The middle head slumps and pants.  I bit my lips together to stop them from quivering.  That poor pup.
“Quite the vicious beast, isn’t he?” the man’s voice booms through the tent and the crowd cheers in response.  The ring leader was drinking in the enthusiasm from the crowd, feeding on it like it was his lifeline.  “Now what could possibly be behind curtain number three?” he teases and the crowd cheers on the trapeze artists.  They grab onto the curtain and I twist my shirt anxiously.  Please don’t be a unicorn.  Please don’t be fairies.  Please don’t be… Oh no.

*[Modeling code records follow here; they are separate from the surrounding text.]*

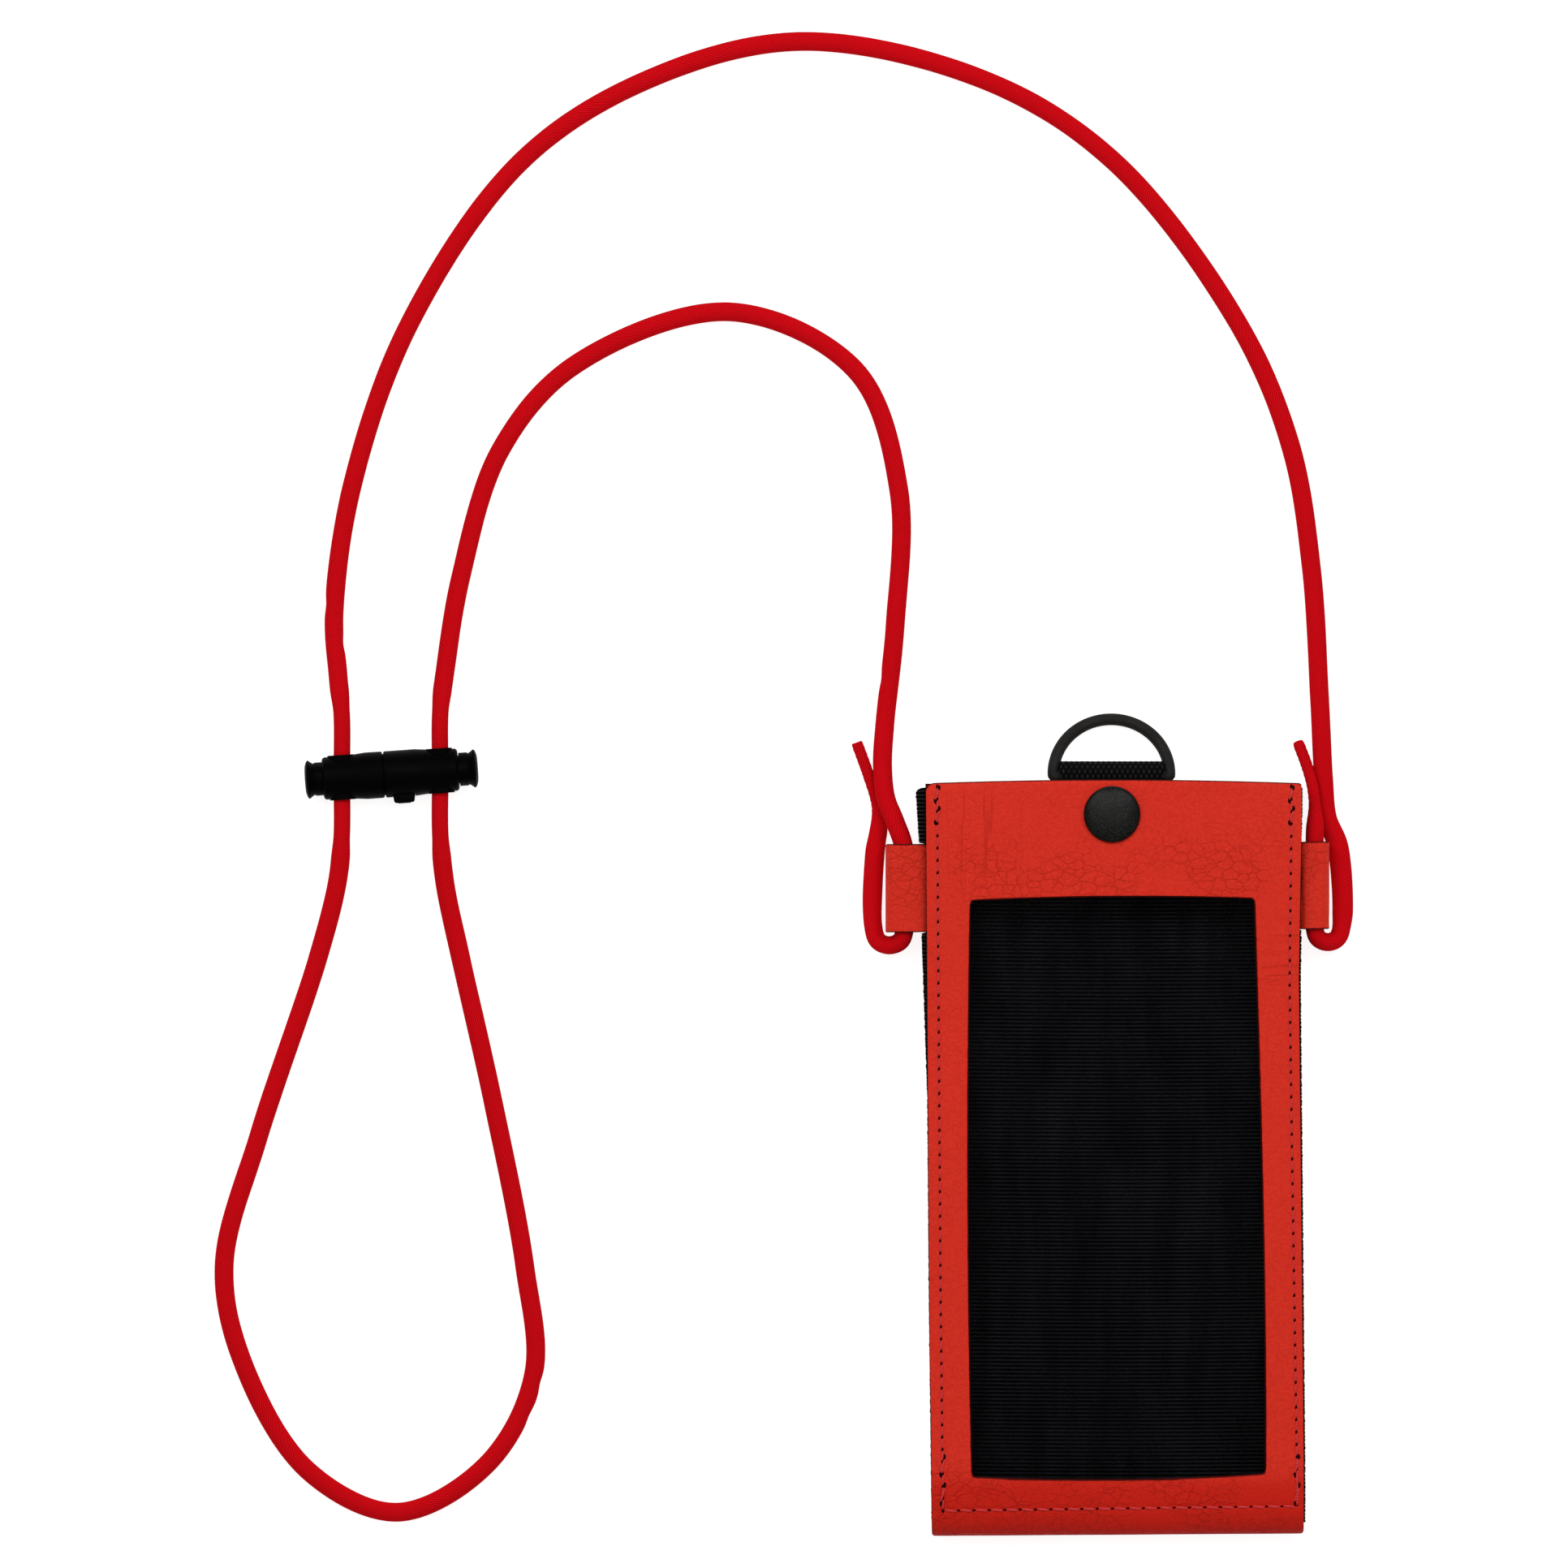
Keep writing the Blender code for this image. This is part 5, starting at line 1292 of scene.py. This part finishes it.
def make_gusset(name, side, table, tab_name, elastic):
    """Elastic side, a ribbed channel open outwards, with its raw edges beside the leather's edges."""
    low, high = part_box(name)
    y = rib_stations(low.y, high.y, 8)[::-1]
    x, lift = gusset_section(raw_edge(y, side, table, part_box(tab_name)))
    x = np.concatenate([x, x[:, -2::-1]], axis=1)
    lift = np.concatenate([lift, -lift[:, -2::-1]], axis=1)
    top = np.minimum(high.z, leather_inside(y) - 0.0003)
    drop = np.maximum(FOLD_CENTER.y - y, 0.0)
    half = FOLD_CENTER.z - low.z
    bottom = FOLD_CENTER.z - np.sqrt(half ** 2 - np.minimum(drop, half * 0.9) ** 2)
    reach_up = (top - FOLD_CENTER.z - ELASTIC / 2)[:, None]
    reach_down = (FOLD_CENTER.z - bottom - ELASTIC / 2)[:, None]
    z = FOLD_CENTER.z + np.where(lift > 0, lift * reach_up, lift * reach_down)
    along = unit(stacked(np.gradient(x, axis=1), np.gradient(z, axis=1)))
    inward = stacked(along[:, :, 1], -along[:, :, 0])
    way = inward * (ELASTIC / 2 - 0.00016 * (1 - rib_height(y)))[:, None, None]
    steps = np.hypot(np.diff(x, axis=1, prepend=x[:, :1]), np.diff(z, axis=1, prepend=z[:, :1]))
    y = y[:, None]
    gusset = slab("ribbed_" + name, *two_faces(side, x, y, z, way, -way),
                  stacked(np.cumsum(steps, axis=1), y), [elastic], 0.00015)
    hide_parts(name)
    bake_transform(gusset)
    return gusset


def make_window_film(material):
    """Clear film over the window, sewn in with the leather, a little slack in the middle."""
    low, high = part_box("window_film")
    y = np.concatenate([np.linspace(high.y, SLOPE_START, 110), [SLOPE_START - 0.0008, SLOPE_START - 0.0016]])
    x, y = np.meshgrid(np.linspace(low.x, high.x, 61), y)
    inside = np.minimum(np.minimum(x - low.x, high.x - x), np.minimum(high.y - y, y - low.y))
    slack = smooth_step((inside - 0.0060) / 0.0120)
    sag = -slack * (0.00035 + 0.00030 * waviness(x, y, 45.0, 7.7))
    drop = FRONT_HIGH.z - front_height(y)
    top, under = [stacked(x, y, height + sag - drop) for height in (high.z, low.z)]
    film = slab("clear_window_film", top, under, stacked(x, y), [material], 0.0001)
    return settle(film, "front", "clear_film", "window_film")


# ---------- closure

def weave_bumps(across, along):
    """Height of the webbing's plaited yarns, from 0 to 1, each row half a yarn aside from the last."""
    row = np.floor(along / WEAVE_LONG + 0.5)
    u = np.mod(across / WEAVE_WIDE + 0.5 * np.mod(row, 2) + 0.5, 1.0) * 2 - 1
    v = np.mod(along / WEAVE_LONG + 0.5, 1.0) * 2 - 1
    return np.sqrt(np.maximum(1 - u ** 2, 0.0) * np.maximum(1 - v ** 2, 0.0))


def strap_path(low, high):
    """The strap's middle line seen across the pouch: along the back, round the ring's bar, and back."""
    bottom, top = low.z + STRAP_THICKNESS / 2, high.z - STRAP_THICKNESS / 2
    radius = (top - bottom) / 2
    bight_y = high.y - STRAP_THICKNESS / 2 - radius
    angles = np.radians(np.linspace(-90, 90, 42))
    bight = stacked(bight_y + radius * np.cos(angles), (top + bottom) / 2 + radius * np.sin(angles))
    run_y = np.linspace(low.y, bight_y, 68)[:-1]
    return np.concatenate([stacked(run_y, bottom), bight, stacked(run_y[::-1], top)])


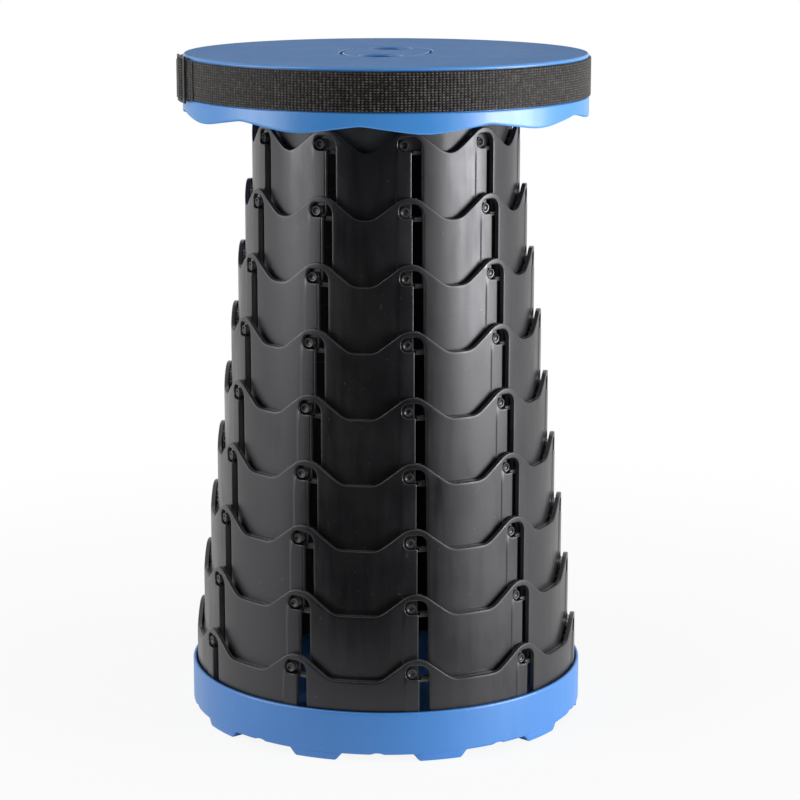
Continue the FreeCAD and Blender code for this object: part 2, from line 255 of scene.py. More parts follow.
def object_place(tree, kind="Object"):
    """Place on the piece in metres, or with the kind Normal the way it faces."""
    return tree.nodes.new("ShaderNodeTexCoord").outputs[kind]


def feed(node, socket, source):
    """Links a source to a socket of a node."""
    node.id_data.links.new(source, node.inputs[socket])


def parts_of(tree, vector):
    """The X, Y and Z of a vector."""
    node = tree.nodes.new("ShaderNodeSeparateXYZ")
    feed(node, "Vector", vector)
    return node.outputs


def noise(tree, place, scale, detail=2.0, roughness=0.5):
    """Noise between 0 and 1 with patches about 1 / scale metres wide."""
    node = tree.nodes.new("ShaderNodeTexNoise")
    for name, value in (("Scale", scale), ("Detail", detail), ("Roughness", roughness)):
        node.inputs[name].default_value = value
    feed(node, "Vector", place)
    return node.outputs["Fac"]


def ramp_between(tree, source, low, high, dark, light):
    """Ramp from one colour to another between two values of its input."""
    ramp = tree.nodes.new("ShaderNodeValToRGB")
    for element, position, colour in zip(ramp.color_ramp.elements, (low, high), (dark, light)):
        element.position = position
        element.color = (*colour, 1)
    feed(ramp, "Fac", source)
    return ramp.outputs["Color"]


def math_node(tree, kind, first, second=None):
    """One step of arithmetic in a shader, on sockets or numbers."""
    node = tree.nodes.new("ShaderNodeMath")
    node.operation = kind
    for index, value in enumerate((first, second)):
        if value is None:
            continue
        if isinstance(value, (int, float)):
            node.inputs[index].default_value = value
        else:
            feed(node, index, value)
    return node.outputs["Value"]


def times(tree, first, second):
    return math_node(tree, "MULTIPLY", first, second)


def vector_value(tree, kind, first, second=None):
    """A number from one vector or two, such as a length or a dot product."""
    node = tree.nodes.new("ShaderNodeVectorMath")
    node.operation = kind
    for socket, vector in zip(node.inputs, (first, second)):
        if vector is not None:
            tree.links.new(vector, socket)
    return node.outputs["Value"]


def ranged(tree, source, before, after, kind="LINEAR"):
    """A value moved from one range to another, and held inside the second."""
    node = tree.nodes.new("ShaderNodeMapRange")
    node.interpolation_type = kind
    for name, value in zip(("From Min", "From Max", "To Min", "To Max"), before + after):
        node.inputs[name].default_value = value
    feed(node, "Value", source)
    return node.outputs["Result"]


def blended(tree, share, under, over):
    """A colour that covers another by a share between 0 and 1."""
    node = tree.nodes.new("ShaderNodeMixRGB")
    feed(node, "Fac", share)
    feed(node, "Color1", under)
    node.inputs["Color2"].default_value = (*over, 1)
    return node.outputs["Color"]


def bumped(tree, height, strength, distance, under=None):
    """Normal bent by a height, over another bent normal if there is one."""
    node = tree.nodes.new("ShaderNodeBump")
    node.inputs["Strength"].default_value = strength
    node.inputs["Distance"].default_value = distance
    feed(node, "Height", height)
    if under is not None:
        feed(node, "Normal", under)
    return node.outputs["Normal"]


print("shader helpers are ready")

# %% [markdown]
# ## Moulded plastic
# The rings are black plastic with a satin skin: almost no colour, and a soft sheen down each panel.
# A flat black would look like a hole. Noise breaks the sheen as a moulded skin does, and Blender's
# Pointiness finds the edges, which are painted lighter: partly wear from use and partly a painted
# highlight along the lips. Faces that a mould doesn't polish are matt: the inside of the rings, the
# slots' sides and the flat top of the seat. The flat top's colour is also painted darker as shade.

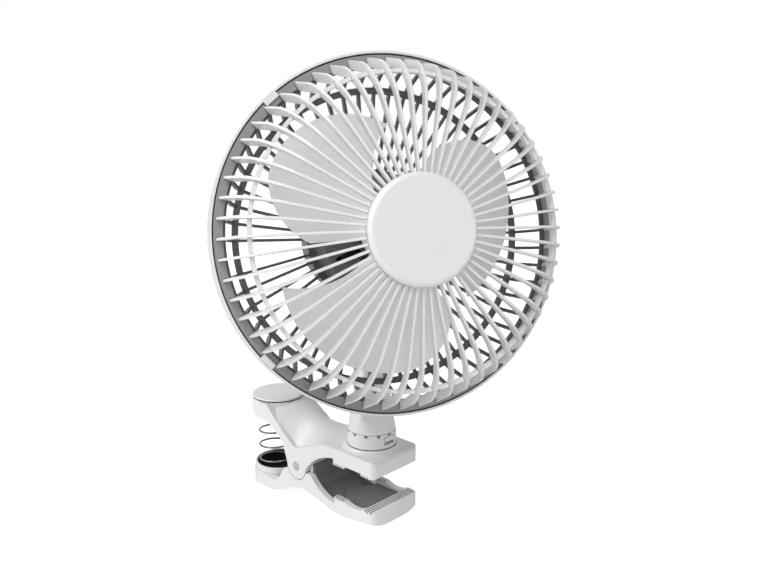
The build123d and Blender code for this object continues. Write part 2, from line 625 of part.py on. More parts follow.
def collar_cuts():
    """Swivel bore, counterbore for the screw, click notches and the front window."""
    bore = SPIGOT_RADIUS + RUNNING
    cut = tube(bore, LEDGE_RISE + LEDGE_THICKNESS, SEAM_Z + PAST)
    cut += tube(COUNTERBORE_RADIUS, -PAST, LEDGE_RISE)
    cut += tube(SWIVEL_SCREW_RADIUS + MOVING_GAP, 0, SEAM_Z)
    notch = block(
        (COLLAR_TOP_RADIUS - NOTCH_DEPTH, COLLAR_TOP_RADIUS + PAST),
        (-NOTCH_WIDTH / 2, NOTCH_WIDTH / 2),
        (SEAM_Z - NOTCH_HEIGHT, SEAM_Z + PAST),
    )
    for turn in around(NOTCH_COUNT):
        cut += turn * notch
    cut += block(
        (-WINDOW_WIDTH / 2, WINDOW_WIDTH / 2),
        (-COLLAR_BASE_RADIUS - PAST, WINDOW_DEPTH - COLLAR_TOP_RADIUS),
        (WINDOW_LOW, WINDOW_LOW + WINDOW_HEIGHT),
    )
    return Pos(0, SWIVEL_Y, 0) * cut


def make_upper_jaw():
    plan = clip_plan(PAD_Y, PAD_RADIUS)
    jaw = side_slab(upper_profile(), HALF_WIDTH) & plan
    jaw = rounded_sides(jaw)
    under_cap = block((-TALL, TALL), (-TALL, TALL), (-TALL, DRUM_TOP))
    jaw += crown(SWIVEL_Y + COLLAR_TOP_RADIUS / 2, 0, 0, CLIP_WALL) & plan & under_cap
    jaw += Pos(0, PAD_Y, 0) * tube(PAD_RADIUS, DRUM_BOTTOM, DRUM_TOP)
    jaw -= upper_hollow() & clip_plan(PAD_Y, PAD_RADIUS, EAR_THICKNESS)
    jaw -= Pos(0, PAD_Y, 0) * tube(PAD_RADIUS - CLIP_WALL, -TALL / 4, DRUM_TOP - CLIP_WALL)
    jaw += Pos(0, SWIVEL_Y, 0) * collar()
    jaw -= collar_cuts()
    front = grooves(NOSE_Y + NOSE_BAND, GROOVES_FRONT, 0, -HALF_WIDTH, HALF_WIDTH)
    rear_y = STEP_Y - GROOVES_REAR * GROOVE_PITCH
    rear = grooves(rear_y, GROOVES_REAR, 0, -HALF_WIDTH, HALF_WIDTH)
    hollow_y = NOSE_Y + NOSE_BAND + GROOVES_FRONT * GROOVE_PITCH
    hollow = block(
        (-HALF_WIDTH, HALF_WIDTH), (hollow_y, rear_y - UPPER_RIM_LAND), (-PAST, UPPER_RIM_HOLLOW)
    )
    pin_hole = cross_bar(PIN_RADIUS + SLIP, -HALF_WIDTH, HALF_WIDTH, PIVOT_Y, PIVOT_Z)
    head_seat = cross_bar(
        PIN_HEAD_RADIUS + SEAM, -HALF_WIDTH, PIN_HEAD_THICKNESS - HALF_WIDTH, PIVOT_Y, PIVOT_Z
    )
    return jaw - front - rear - hollow - pin_hole - head_seat


def make_thumb_cap():
    """Slightly domed cap, set on a smaller disc that leaves a shadow gap under its rim."""
    rim_z = DRUM_TOP + THUMB_CAP_GAP
    flat = PAD_RADIUS - THUMB_CAP_EDGE
    dome_radius = (flat**2 + THUMB_CAP_DOME**2) / (2 * THUMB_CAP_DOME)
    half_rise = sqrt(dome_radius**2 - (flat / 2) ** 2) - dome_radius
    dome = ThreePointArc((flat, -THUMB_CAP_DOME), (flat / 2, half_rise), (0, 0))
    section = Pos(0, PAD_RISE) * dome
    section += Polyline(
        (0, PAD_RISE),
        (0, rim_z),
        (PAD_RADIUS, rim_z),
        (PAD_RADIUS, PAD_RISE - THUMB_CAP_DOME - THUMB_CAP_EDGE),
        (flat, PAD_RISE - THUMB_CAP_DOME),
    )
    cap = revolve(Plane.XZ * make_face(section), Axis.Z)
    cap += tube(PAD_RADIUS - THUMB_CAP_SET_IN, DRUM_TOP, rim_z)
    return Pos(0, PAD_Y, 0) * cap


def make_swivel_detent():
    """Springy tongue in the collar's window, which clicks as the neck turns."""
    low, high = WINDOW_LOW + WINDOW_SLOT, WINDOW_LOW + WINDOW_HEIGHT - SEAM
    back = WINDOW_DEPTH - COLLAR_TOP_RADIUS
    width = WINDOW_WIDTH - 2 * SEAM
    tongue = block((-width / 2, width / 2), (-COLLAR_TOP_RADIUS, back), (low, high))
    return Pos(0, SWIVEL_Y, 0) * tongue


# ---- Clip: hinge and spring ----------------------------------------------------------
def make_hinge_pin():
    end_x = HALF_WIDTH + PIN_CLIP_THICKNESS + PIN_PROUD
    pin = cross_bar(PIN_RADIUS, -HALF_WIDTH, end_x, PIVOT_Y, PIVOT_Z)
    pin += cross_bar(
        PIN_HEAD_RADIUS, -HALF_WIDTH, PIN_HEAD_THICKNESS - HALF_WIDTH, PIVOT_Y, PIVOT_Z
    )
    return pin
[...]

He has a huge muzzle around his maw so only smoke leaks from his nostrils.  His scales are falling off at an unhealthy rate and his wings are tied down with rope.  He’s curled up on the bed of the cage, back turned to the man, peeling off his dark blue scales on his arm with his long claws.  This dragon is severely depressed, locked up unable to fly or breath fire, now he pulls off his own scales like how a depressed bird pulls his own feathers.  The crowd is considerably quiet compared to the other shows because of the inactivity of the dragon.  The man slams his cane against the rails but it does not even stir the dragon.  The crowd gets quieter.  He does it again.  Quieter still.
The man starts to get irritated, losing the interest of the crowd.  He mumbles something indistinguishable from the ruffling of the microphone in his jacket.  He stomps around to the face of the dragon and the dragons silver eyes look up at the man.  He slams his cane again but the dragon does not move.  He does, however, huff smoke at the man.  People giggle and the man got noticeably more irritated.  The man stomps then lunges himself at the cage.  Oh no…
He swings the door open then slams his cane down on the dragon’s snout.  The dragon growled from his chest and sat up.  His maw strains to open but the muzzle is padlocked heavily on either side.  The room is silent and incredibly tense.  The man stepped into the cage and next thing we see is the dragon swing his clawed hand at the man and send him flying twenty feet to the left, crashing into the crowded bleachers.  Pandemonium ensues.
People start screaming and bolting for the exit.  Most made their own exit by ripping up the bottom of the tent and slipping out from under it.  My eyes are locked on the poor dragon, taking its first tender steps out of the cage.  But the trapeze artists descend to the ground with rods that crackle loudly with electricity through their microphones.  They stab the poor beast with their rods and the dragon cries out and huffse huge clouds of smoke as he is pushed back into the cage.  He swings more but the nimble acrobats evaded the clumsy movement of the giant beast.  Cameron grabs my hand and started pulling me through the chaos, my eyes still locked on the dragon as they force it back into his prison.  We slice through the panicked mob and meet up at the minivan just as they are ready to pull away.
“What a terrible beast!” Mom Day gasps as she peels out on the gravel, narrowly avoiding another car as she skids out.
“I don’t understand who you can live on a planet infested with those things!” Dad Day continues.  Bonnie and Peter are crying so Alexa and I go to work trying to distract them with their favorite car toys.  Mom and Dad Day talk of the dragon as a horrible beast, but I only saw one beast up there and he was the only one wearing human skin.